At some point during all this, I began thinking of myself as "JP".  The next summer, I made the switch and began introducing myself as "JP".  Friends would eventually ask where it came from-- my initials don't contain either "J" or "P", and I got sick of explaining telling the story of the French class, so I started telling them it stood for "Just Perfect".  This had the side benefit of making the name gender-neutral instead of a boys' name.

As I began participating in online communities, I chose yet another name because "JP" was too short for a log-in ID.  Eventually, I concatenated them: I am now jpnadia online. So, I had three names: one for on-line, one for my friends, and one for my professional identity.

In real life, I got tired of endless explanations of why I wanted to be called JP instead of my given name.  (Also, lecture halls got bigger, and professors stopped asking for nicknames and started calling on me by my roster name, so people would learn my given name and then there would be an Argument when I asked them to call me JP.) I gave up, and most people call me my given name now.  Still, I love it that people I met when I introduced myself as "JP" still call me "JP".  It's more comfortable, for me, to have a gender-neutral name.
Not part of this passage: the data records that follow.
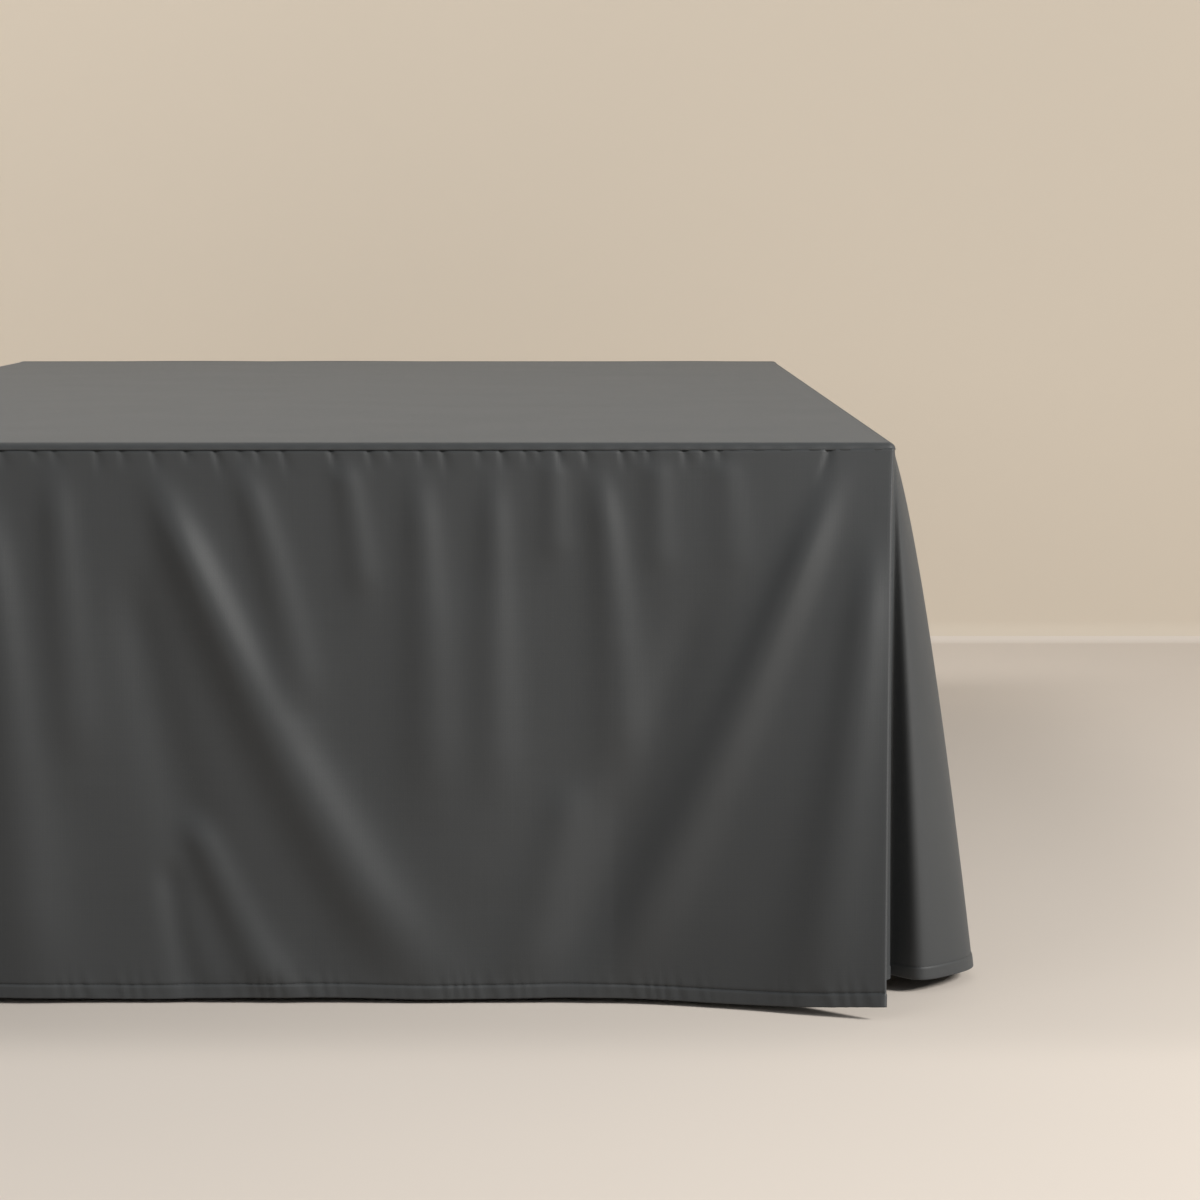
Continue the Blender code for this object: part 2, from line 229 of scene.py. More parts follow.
def woven(name, points, across, down, hemmed):
    """A cloth piece from a grid of points (rows, columns, 3): quads, a UV map in metres of cloth, and
    a thickness that grows where hemmed, a number from 0 to 1 at each point, says the cloth is doubled."""
    rows, columns = points.shape[:2]
    number = np.arange(rows * columns).reshape(rows, columns)
    quads = np.stack([number[:-1, :-1], number[1:, :-1], number[1:, 1:], number[:-1, 1:]], axis=-1)
    quads = quads.reshape(-1, 4)
    mesh = bpy.data.meshes.new(name)
    mesh.from_pydata(points.reshape(-1, 3), [], quads.tolist())
    places = np.stack(np.broadcast_arrays(across, down), axis=-1).reshape(-1, 2)
    layer = mesh.uv_layers.new(name="cloth")
    layer.uv.foreach_set("vector", places[quads.ravel()].astype(np.float32).ravel())
    mesh.shade_smooth()
    mesh.materials.append(percale)
    piece = bpy.data.objects.new(name, mesh)
    bpy.context.scene.collection.objects.link(piece)
    group = piece.vertex_groups.new(name="hem")
    weight = np.broadcast_to(hemmed, (rows, columns)).ravel()
    group.add([int(k) for k in np.flatnonzero(weight > 0.5)], 1.0, "REPLACE")
    solid = piece.modifiers.new("thickness", "SOLIDIFY")
    solid.thickness = HEM_THICK
    solid.thickness_vertex_group = CLOTH_THICK / HEM_THICK
    solid.vertex_group = "hem"
    solid.offset = 0.0
    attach(piece, "root")
    return piece


# ------------------------------------------------------------------------------------------------
# Platform: the flat cloth that lies on the base under the mattress. Its edge rolls over the base's
# rim on three sides down to the seam, and its head edge is a plain doubled hem.

base_low, base_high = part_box("bed_base")
HALF_WIDTH = base_high[0]
FOOT_FACE = base_low[1]
HEAD_FACE = base_high[1]
SEAM_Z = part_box("foot_panel")[1][2]
PLATFORM_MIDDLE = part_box("platform")[1][2] - 0.0006
ROLL = 0.005
SIDE_OFF = 0.0040
FOOT_OFF = 0.0070


def platform_points(x_lines, y_lines):
    """A flat grid whose outer strips roll down: past the roll's start a point goes round a quarter
    circle and then straight down; at a corner the strips become a small quarter dome."""
    x, y = np.meshgrid(x_lines, y_lines)
    start_x = HALF_WIDTH + SIDE_OFF - ROLL
    start_y = FOOT_FACE - FOOT_OFF + ROLL
    side = np.sign(x)
    past_x = np.clip(np.abs(x) - start_x, 0, None)
    past_y = np.clip(start_y - y, 0, None)
    past = np.maximum(past_x, past_y)
    with np.errstate(divide="ignore", invalid="ignore"):
        low = np.where(past > 0, np.minimum(past_x, past_y) / past, 0)
    angle = np.where(past_x >= past_y, low * math.pi / 4, math.pi / 2 - low * math.pi / 4)
    turn = np.clip(past / ROLL, 0, math.pi / 2)
    out = ROLL * np.sin(turn)
    down = ROLL * (1 - np.cos(turn)) + np.clip(past - ROLL * math.pi / 2, 0, None)
    ripple = 0.0003 * np.sin(2 * math.pi * (x / 0.021 + 0.4 * np.sin(x / 0.05))) * soft_step(past / ROLL)
    out = out + np.where(past_y > 0, ripple, 0)
    slack = 0.0005 * np.sin(x / 0.061 + 1.3 * np.sin(y / 0.17)) * np.sin(y / 0.083 + 0.8 * np.sin(x / 0.11))
    slack *= soft_step((HALF_WIDTH - 0.02 - np.abs(x)) / 0.08) * soft_step((y - FOOT_FACE - 0.02) / 0.08)
    z = PLATFORM_MIDDLE - down + np.abs(slack)
    return np.stack([
        np.where(past_x > 0, side * start_x, x) + side * out * np.cos(angle) * (past > 0),
        np.where(past_y > 0, start_y, y) - out * np.sin(angle) * (past > 0),
        z,
    ], axis=-1)


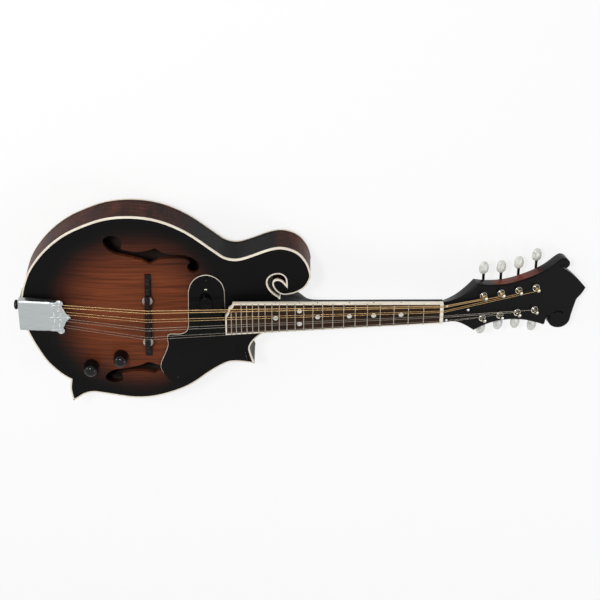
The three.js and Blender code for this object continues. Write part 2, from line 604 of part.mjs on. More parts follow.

Secretly, I still call myself "JP" in my head most of the time.
________
*In sharp contrast to the characters in Are You There God? It's Me Margaret, who wanted very much to wear bras, I found them and continue to find them uncomfortable.

**In elementary school, people made fun of me for reading too much.  I didn't care: I chose to read a lot, and I could tell myself that they were making fun of me because I was smarter than them. Being teased about having hairy legs while female, however, baffled me.